In other words, the existence of a demilitarised and necessarily truncated Palestinian state, no matter how disadvantaged territorially, economically, or politically, is going to be designed, constituted, founded, and built out of a negation of the past. In Israel's view the past in question is entirely and exclusively a Palestinian past (and not a Palestinian-Israeli one), since in Israel's case no one forecasts the end or termination of Jewish claims against persecutors of Jews in the past. Torn from its context of struggle and dispossession, its long trail of suffering, exile, displacement and massive loss, this real Palestinian past will be declared null and void in return for which the Palestinian people will be said to have achieved statehood. 

This will not be a merely formal matter but something that is designed to get at the very roots of Palestinian identity. Already Oslo has taken a toll out of Palestinian history as taught to young children through Palestinian Authority textbooks. In the new order of things Palestinians are represented as people who happen now to be in Nablus, Ramallah and Jericho; how they got there, how some of them came to these places as a result of 1948 and 1967, and how Tiberias and Safad were once preponderantly Arab, all these inconvenient bits of information have simply dropped out of the textbooks. In a grade six history book Arafat is referred to only as President of the Palestine Authority; his history as PLO Chairman, to say nothing of the Amman, Beirut and Tunis days has just been effaced. In another book, Palestine is presented to Palestinian children as a blank rectangle: they are asked to fill in the spaces which, once the peace deal is concluded, will be studded only with the names of places that are considered Palestinian according to Camp David. 

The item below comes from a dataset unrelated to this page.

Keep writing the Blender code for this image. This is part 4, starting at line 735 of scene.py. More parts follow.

Now there is a great difference between disliking or being annoyed by the past on the one hand, and, on the other, refusing to recognise it as the past, even the past that some people believe in. The reason so many official Palestinian representatives have been so anxious to refer to UN Resolution 194 (Right of Return) or even 242 (territory returned) is that scant and telegraphic though they may be, these resolutions represent distillations of Palestinian history that seem to be acknowledged by the world community. As such then, they have a validity independent of any one party's whim. The danger of Camp David is that it will nullify, explicitly or implicitly, this very quality. History is to be rewritten not according to the best efforts historians have made to try to determine what occurred, but according to what the greatest powers (the US and Israel) say is allowable as history. 

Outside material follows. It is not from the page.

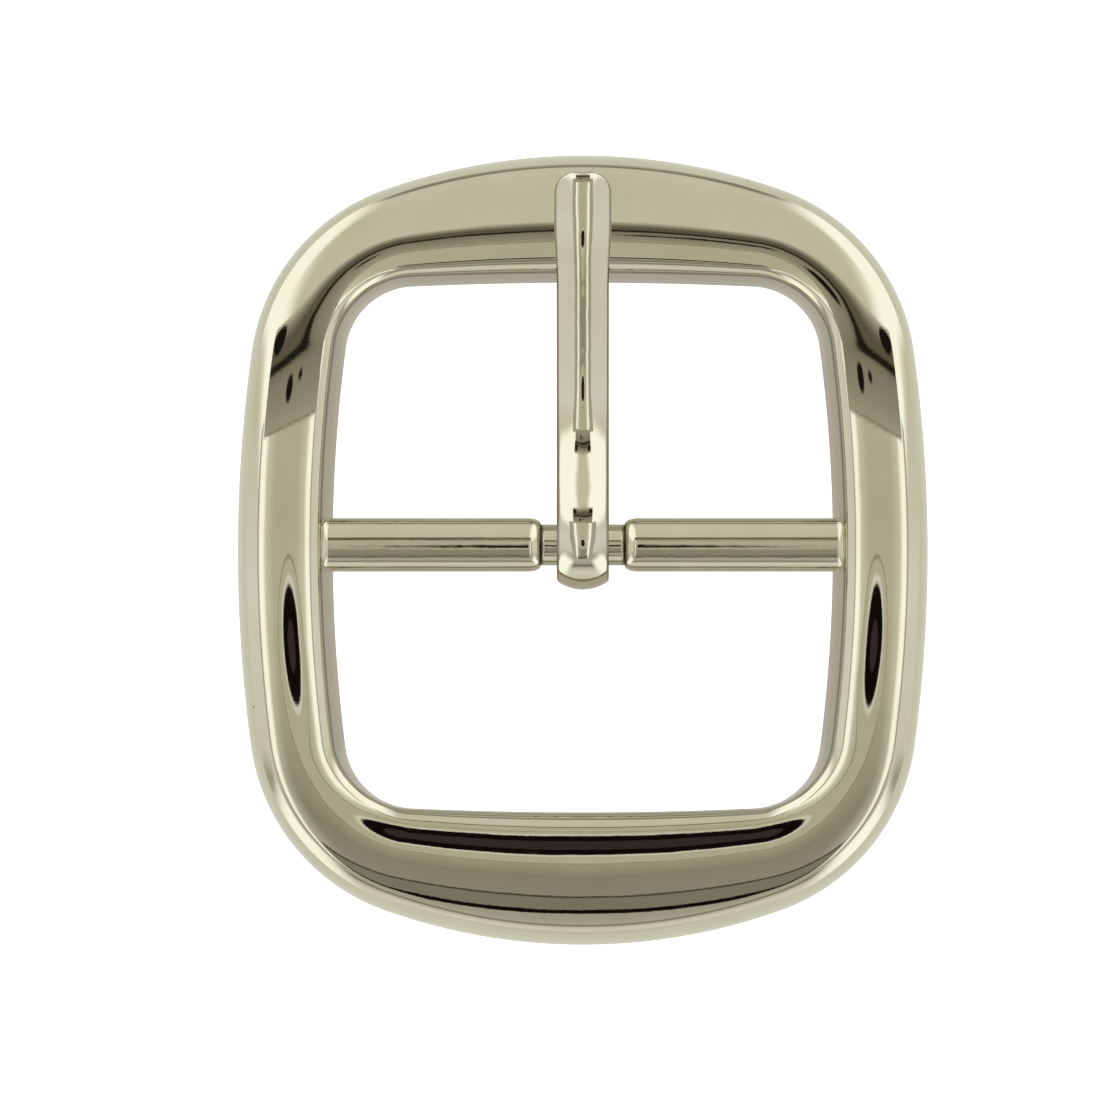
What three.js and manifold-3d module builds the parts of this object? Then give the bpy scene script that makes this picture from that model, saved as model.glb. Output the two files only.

The same brushing away of the past, and its claims on the future, will surely apply to the Israeli occupation which began in 1967. We now have a full record of what damages to the economy occurred and, I am sure, a full record of what deliberate destruction occurred in agriculture, municipal affairs, and private property. Deaths, woundings, and the like are also recorded. I am certainly not arguing for holding a permanent grudge against the perpetrators, but I am for remembering that three decades of occupation should not simply be blown away like so many specks of dust on a gleaming surface. Iraq is still paying Kuwait for the few months of its occupation in 1990 and 1991, and that restitution is as it should be. Why then is Israel miraculously exempt of restitution for all its past malfeasance? How can southern Lebanese citizens be expected to forgive and forget the 22-year-old occupation of their territory, and not least the horrors of Khiam prison, with its torture, dreadful solitary confinements, and inhuman conditions, all of it supervised and maintained by Israeli experts and their Lebanese mercenaries? 

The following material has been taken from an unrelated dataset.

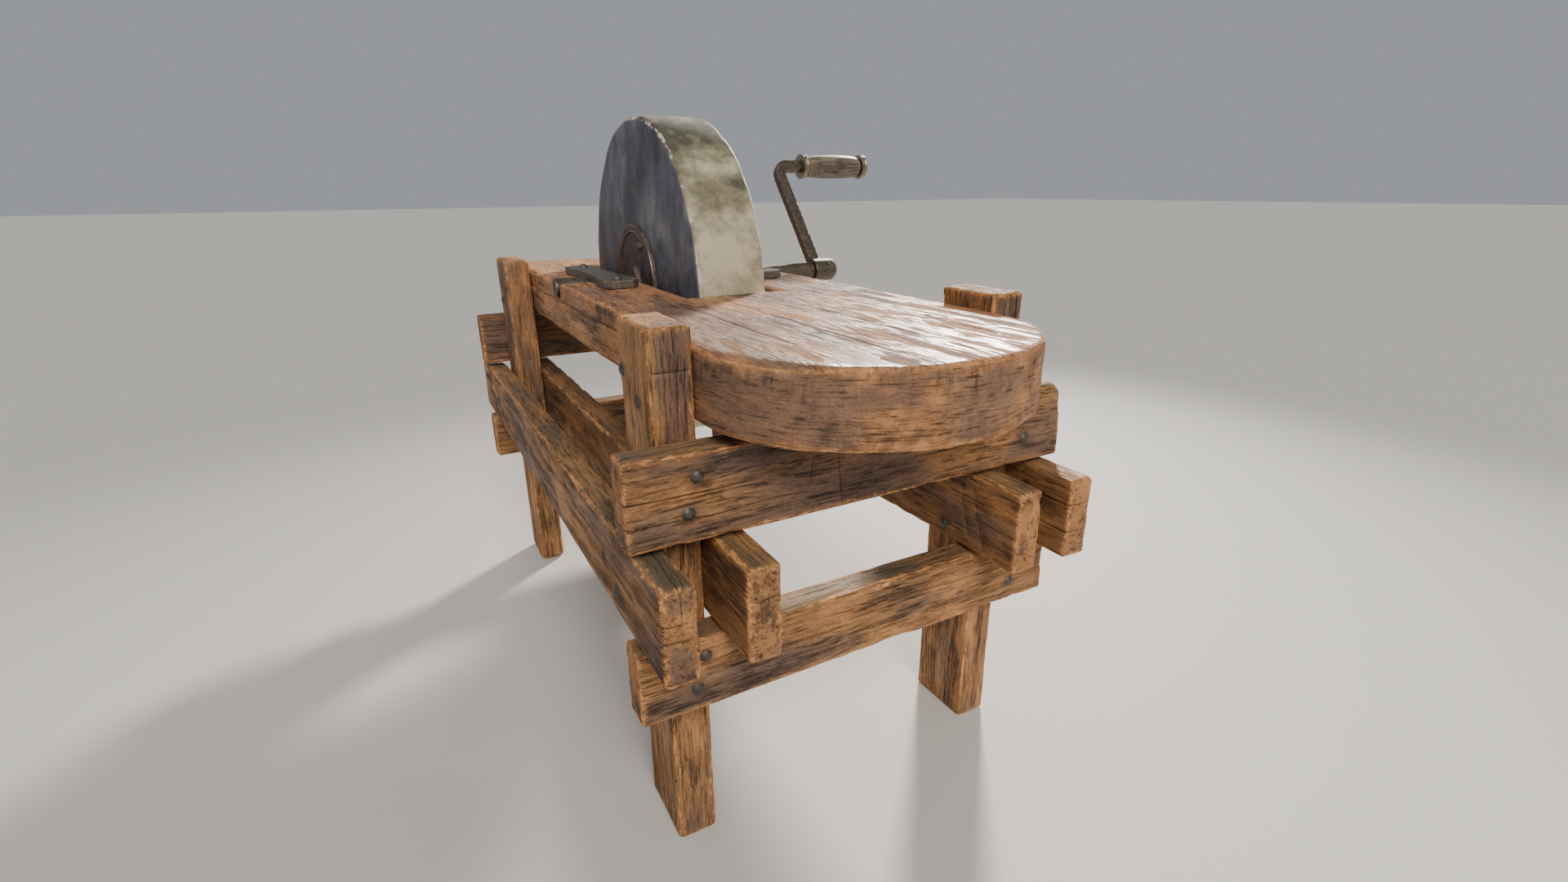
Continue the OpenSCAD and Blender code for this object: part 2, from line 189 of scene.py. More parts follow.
class Finish:
    """A Principled material, with short ways to add the nodes that drive it."""

    def __init__(self, name, **constants):
        self.material = bpy.data.materials.new(name)
        self.material.use_nodes = True
        self.tree = self.material.node_tree
        self.shader = self.tree.nodes["Principled BSDF"]
        for key, value in constants.items():
            self.shader.inputs[key.replace("_", " ")].default_value = value

    def feed(self, socket, value):
        """Links another node's output to the socket, or sets it to a plain value."""
        if isinstance(value, bpy.types.NodeSocket):
            self.tree.links.new(value, socket)
        else:
            socket.default_value = value

    def node(self, kind, inputs=(), **settings):
        made = self.tree.nodes.new("ShaderNode" + kind)
        for key, value in settings.items():
            setattr(made, key, value)
        for key, value in dict(inputs).items():
            self.feed(made.inputs[key], value)
        return made

    def place(self):
        return self.node("TexCoord").outputs["Object"]

    def value(self, name):
        return self.node("Attribute", attribute_name=name).outputs["Fac"]

    def vector(self, name):
        return self.node("Attribute", attribute_name=name).outputs["Vector"]

    def part(self, vector, letter):
        return self.node("SeparateXYZ", {0: vector}).outputs[letter]

    def noise(self, vector, scale, detail=4.0, roughness=0.6):
        """Noise from 0 to 1. A scale of three numbers draws its lumps out along the axes."""
        if isinstance(scale, tuple):
            vector = self.node("VectorMath", {0: vector, 1: scale}, operation="MULTIPLY").outputs[0]
            scale = 1.0
        inputs = {"Vector": vector, "Scale": scale, "Detail": detail, "Roughness": roughness}
        return self.node("TexNoise", inputs).outputs["Fac"]

    def wander(self, vector, scale, amount):
        """The vector, pushed about by slow noise so that lines wander."""
        pushed = self.node("TexNoise", {"Vector": vector, "Scale": scale, "Detail": 2.0}).outputs["Color"]
        centred = self.node("VectorMath", {0: pushed, 1: (0.5, 0.5, 0.5)}, operation="SUBTRACT").outputs[0]
        push = self.node("VectorMath", {0: centred, "Scale": amount}, operation="SCALE").outputs[0]
        return self.node("VectorMath", {0: vector, 1: push}, operation="ADD").outputs[0]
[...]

These matters, I believe, require much deliberation, reflection and considered evaluation. In due course perhaps even a South African-style Truth and Reconciliation Commission might be convened. But I do not believe so awesomely weighty and dense a matter as the Palestinian history of injustice at Israeli hands, and even the whole question of Israeli responsibility itself, can be settled in the form of a backroom deal done relatively quickly, bazaar-style. There are truth, and dignity, and justice to be fairly considered, without which no arrangement can be fully concluded, no matter how politically expedient or clever. 

As a minimum guarantee that some such consideration be given peace of the kind aimed for at Camp David, a Palestinian plebiscite or referendum is therefore essential, if it is democratically fair. For once, in this whole shabbily unsatisfactory Oslo process, Mr Arafat and his supporters have a chance to save a small part of what has been left us as a people -- in no small part because of years of misrule, dishonesty, and indignity. Can they go at least some of the way toward partially redeeming themselves?